** WRITTEN REQUEST **
Repeat exactly the lines between and including those that contain "make_body(silicone)" and "bpy.context.scene.collection.objects.link(empty)". Output no other line.

□ □ □ □

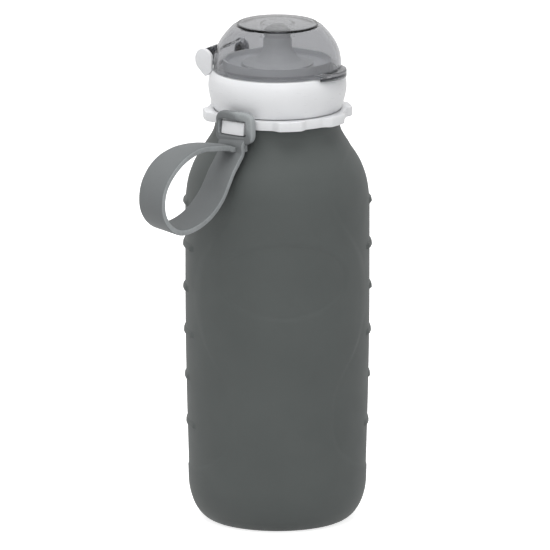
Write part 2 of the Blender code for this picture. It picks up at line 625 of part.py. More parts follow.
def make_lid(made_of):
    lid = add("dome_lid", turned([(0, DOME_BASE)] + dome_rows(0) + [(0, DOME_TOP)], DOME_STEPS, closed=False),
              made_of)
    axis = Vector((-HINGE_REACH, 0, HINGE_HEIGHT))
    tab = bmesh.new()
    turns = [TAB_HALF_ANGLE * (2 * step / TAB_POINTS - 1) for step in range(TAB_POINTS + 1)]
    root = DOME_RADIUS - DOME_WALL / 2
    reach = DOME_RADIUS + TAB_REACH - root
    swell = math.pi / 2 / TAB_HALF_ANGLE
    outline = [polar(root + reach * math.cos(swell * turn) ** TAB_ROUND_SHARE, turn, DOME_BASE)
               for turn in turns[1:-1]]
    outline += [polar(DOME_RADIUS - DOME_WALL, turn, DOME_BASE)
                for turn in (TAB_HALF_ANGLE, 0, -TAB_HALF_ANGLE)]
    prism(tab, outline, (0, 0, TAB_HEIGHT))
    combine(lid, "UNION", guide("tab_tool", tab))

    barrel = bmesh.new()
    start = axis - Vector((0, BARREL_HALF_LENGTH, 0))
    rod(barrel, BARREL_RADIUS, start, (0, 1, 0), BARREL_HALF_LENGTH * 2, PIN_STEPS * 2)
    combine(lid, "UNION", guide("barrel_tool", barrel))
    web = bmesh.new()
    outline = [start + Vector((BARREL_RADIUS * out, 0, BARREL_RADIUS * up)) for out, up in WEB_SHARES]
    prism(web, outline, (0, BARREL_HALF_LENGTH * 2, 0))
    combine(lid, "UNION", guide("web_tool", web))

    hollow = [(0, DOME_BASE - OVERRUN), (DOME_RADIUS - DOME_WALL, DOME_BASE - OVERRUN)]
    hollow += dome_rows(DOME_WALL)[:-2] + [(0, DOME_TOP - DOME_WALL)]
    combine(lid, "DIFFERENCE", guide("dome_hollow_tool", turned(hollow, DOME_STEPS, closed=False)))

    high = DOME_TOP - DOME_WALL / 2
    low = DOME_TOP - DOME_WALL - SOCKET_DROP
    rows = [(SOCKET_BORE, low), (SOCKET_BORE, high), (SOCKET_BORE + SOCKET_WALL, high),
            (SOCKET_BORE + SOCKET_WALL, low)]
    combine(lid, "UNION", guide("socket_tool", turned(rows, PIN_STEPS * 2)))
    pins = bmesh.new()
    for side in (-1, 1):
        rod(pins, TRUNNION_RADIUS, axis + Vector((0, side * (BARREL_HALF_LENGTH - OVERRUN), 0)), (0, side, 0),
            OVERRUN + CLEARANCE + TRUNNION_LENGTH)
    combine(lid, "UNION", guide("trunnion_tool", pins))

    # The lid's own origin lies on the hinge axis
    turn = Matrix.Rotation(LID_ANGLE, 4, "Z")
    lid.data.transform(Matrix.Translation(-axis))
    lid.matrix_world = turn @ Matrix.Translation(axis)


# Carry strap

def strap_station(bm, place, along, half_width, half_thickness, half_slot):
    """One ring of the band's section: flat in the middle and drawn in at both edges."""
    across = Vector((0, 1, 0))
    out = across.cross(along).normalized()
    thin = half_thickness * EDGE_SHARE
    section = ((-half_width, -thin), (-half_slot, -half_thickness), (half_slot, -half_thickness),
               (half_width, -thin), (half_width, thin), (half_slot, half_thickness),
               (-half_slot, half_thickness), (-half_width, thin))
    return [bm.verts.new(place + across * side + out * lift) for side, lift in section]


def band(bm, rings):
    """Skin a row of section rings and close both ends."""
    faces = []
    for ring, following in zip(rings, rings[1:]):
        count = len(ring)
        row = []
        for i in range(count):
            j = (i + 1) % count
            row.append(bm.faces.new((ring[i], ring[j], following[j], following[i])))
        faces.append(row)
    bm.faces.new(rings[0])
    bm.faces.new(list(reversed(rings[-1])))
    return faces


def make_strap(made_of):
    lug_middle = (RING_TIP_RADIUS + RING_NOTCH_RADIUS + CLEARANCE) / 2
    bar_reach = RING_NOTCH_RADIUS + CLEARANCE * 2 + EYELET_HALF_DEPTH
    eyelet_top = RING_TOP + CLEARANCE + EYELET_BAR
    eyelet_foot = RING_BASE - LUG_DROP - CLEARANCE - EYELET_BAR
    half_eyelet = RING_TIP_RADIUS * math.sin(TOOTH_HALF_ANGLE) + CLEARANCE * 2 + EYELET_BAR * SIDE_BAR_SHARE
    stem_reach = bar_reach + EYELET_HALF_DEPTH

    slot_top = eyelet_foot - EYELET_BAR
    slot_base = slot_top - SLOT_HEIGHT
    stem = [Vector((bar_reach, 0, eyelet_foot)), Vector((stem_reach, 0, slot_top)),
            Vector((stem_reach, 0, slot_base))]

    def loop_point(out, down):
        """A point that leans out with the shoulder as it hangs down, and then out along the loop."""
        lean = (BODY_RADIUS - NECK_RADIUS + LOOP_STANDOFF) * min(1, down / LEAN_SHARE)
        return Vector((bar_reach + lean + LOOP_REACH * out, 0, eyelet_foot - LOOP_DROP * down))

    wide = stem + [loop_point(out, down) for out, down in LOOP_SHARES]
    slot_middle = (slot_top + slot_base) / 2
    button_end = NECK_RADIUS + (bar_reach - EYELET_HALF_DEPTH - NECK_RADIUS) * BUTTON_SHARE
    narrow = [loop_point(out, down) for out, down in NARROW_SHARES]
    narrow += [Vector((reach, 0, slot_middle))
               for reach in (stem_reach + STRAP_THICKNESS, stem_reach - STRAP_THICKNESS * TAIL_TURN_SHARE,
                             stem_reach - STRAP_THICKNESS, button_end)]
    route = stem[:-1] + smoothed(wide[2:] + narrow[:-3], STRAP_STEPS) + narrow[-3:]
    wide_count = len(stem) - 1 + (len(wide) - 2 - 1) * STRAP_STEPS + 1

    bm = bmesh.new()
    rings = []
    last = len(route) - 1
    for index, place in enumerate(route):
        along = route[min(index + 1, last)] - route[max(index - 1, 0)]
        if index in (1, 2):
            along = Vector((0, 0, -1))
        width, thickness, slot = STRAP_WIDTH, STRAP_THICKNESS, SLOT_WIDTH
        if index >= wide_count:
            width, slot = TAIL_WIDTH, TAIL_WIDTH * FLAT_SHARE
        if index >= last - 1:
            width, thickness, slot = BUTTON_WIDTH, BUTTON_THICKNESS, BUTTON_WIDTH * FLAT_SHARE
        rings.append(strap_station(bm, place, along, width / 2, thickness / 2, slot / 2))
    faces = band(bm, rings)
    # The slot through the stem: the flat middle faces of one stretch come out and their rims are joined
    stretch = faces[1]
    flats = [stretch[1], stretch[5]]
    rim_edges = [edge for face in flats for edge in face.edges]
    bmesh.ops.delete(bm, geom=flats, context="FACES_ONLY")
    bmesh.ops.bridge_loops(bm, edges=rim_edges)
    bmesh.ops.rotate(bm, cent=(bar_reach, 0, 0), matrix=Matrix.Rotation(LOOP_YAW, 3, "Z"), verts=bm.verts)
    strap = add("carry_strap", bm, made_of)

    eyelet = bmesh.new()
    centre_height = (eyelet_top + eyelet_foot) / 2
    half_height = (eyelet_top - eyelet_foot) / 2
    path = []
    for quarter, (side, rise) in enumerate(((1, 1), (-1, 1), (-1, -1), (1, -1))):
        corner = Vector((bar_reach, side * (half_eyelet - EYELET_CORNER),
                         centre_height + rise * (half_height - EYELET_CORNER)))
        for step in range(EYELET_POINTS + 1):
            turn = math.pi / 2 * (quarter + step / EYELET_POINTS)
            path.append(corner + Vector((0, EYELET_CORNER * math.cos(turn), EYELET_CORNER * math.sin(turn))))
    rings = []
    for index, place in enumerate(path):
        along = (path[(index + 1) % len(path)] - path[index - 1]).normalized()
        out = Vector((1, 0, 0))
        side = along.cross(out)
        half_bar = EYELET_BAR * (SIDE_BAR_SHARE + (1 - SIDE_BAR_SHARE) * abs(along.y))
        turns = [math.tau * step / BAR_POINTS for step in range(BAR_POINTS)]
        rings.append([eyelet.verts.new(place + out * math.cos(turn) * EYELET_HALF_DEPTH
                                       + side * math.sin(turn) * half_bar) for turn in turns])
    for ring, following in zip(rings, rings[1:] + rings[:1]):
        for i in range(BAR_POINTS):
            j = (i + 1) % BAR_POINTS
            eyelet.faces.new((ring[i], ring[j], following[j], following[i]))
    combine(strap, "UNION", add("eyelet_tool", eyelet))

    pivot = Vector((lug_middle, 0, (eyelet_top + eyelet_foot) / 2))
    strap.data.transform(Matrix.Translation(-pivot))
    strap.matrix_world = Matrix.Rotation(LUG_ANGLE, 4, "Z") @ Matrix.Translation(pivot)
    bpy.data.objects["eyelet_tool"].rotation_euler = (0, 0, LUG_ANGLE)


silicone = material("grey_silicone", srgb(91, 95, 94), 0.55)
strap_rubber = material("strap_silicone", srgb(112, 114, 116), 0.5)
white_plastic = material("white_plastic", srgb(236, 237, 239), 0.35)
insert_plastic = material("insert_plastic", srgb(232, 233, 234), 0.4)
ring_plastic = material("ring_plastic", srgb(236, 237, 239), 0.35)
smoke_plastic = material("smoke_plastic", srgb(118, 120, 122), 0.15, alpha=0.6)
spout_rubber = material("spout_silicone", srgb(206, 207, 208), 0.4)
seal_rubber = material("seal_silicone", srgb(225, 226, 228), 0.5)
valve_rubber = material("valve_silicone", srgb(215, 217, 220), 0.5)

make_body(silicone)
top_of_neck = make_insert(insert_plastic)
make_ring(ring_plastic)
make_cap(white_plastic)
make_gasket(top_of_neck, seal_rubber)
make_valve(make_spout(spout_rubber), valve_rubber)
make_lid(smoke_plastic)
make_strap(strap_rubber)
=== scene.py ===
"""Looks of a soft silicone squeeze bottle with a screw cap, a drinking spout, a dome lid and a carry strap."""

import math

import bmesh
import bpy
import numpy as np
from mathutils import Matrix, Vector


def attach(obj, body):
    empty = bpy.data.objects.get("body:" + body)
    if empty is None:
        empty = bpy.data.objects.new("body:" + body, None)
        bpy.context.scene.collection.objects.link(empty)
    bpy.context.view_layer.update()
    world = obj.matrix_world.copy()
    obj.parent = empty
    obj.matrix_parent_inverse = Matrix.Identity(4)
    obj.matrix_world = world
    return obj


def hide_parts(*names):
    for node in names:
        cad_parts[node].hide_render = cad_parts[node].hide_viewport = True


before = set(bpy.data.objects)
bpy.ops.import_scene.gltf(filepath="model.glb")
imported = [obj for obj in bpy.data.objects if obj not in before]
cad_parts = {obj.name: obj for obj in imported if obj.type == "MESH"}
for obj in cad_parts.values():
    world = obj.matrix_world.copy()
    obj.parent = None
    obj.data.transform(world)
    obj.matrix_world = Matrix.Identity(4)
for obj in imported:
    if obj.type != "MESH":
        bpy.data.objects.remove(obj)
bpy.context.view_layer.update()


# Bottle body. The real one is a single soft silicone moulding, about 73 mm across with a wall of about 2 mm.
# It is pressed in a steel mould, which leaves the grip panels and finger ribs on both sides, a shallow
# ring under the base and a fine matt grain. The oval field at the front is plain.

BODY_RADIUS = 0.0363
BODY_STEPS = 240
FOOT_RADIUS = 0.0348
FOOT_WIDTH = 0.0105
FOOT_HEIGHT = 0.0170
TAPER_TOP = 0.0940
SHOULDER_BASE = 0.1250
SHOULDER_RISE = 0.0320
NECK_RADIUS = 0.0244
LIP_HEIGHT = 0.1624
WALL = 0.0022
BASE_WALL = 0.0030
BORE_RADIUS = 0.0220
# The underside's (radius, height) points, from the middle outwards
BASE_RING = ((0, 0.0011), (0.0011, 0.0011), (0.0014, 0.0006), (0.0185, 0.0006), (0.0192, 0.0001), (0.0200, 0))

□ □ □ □

** RESPONSE **
make_body(silicone)
top_of_neck = make_insert(insert_plastic)
make_ring(ring_plastic)
make_cap(white_plastic)
make_gasket(top_of_neck, seal_rubber)
make_valve(make_spout(spout_rubber), valve_rubber)
make_lid(smoke_plastic)
make_strap(strap_rubber)
=== scene.py ===
"""Looks of a soft silicone squeeze bottle with a screw cap, a drinking spout, a dome lid and a carry strap."""

import math

import bmesh
import bpy
import numpy as np
from mathutils import Matrix, Vector


def attach(obj, body):
    empty = bpy.data.objects.get("body:" + body)
    if empty is None:
        empty = bpy.data.objects.new("body:" + body, None)
        bpy.context.scene.collection.objects.link(empty)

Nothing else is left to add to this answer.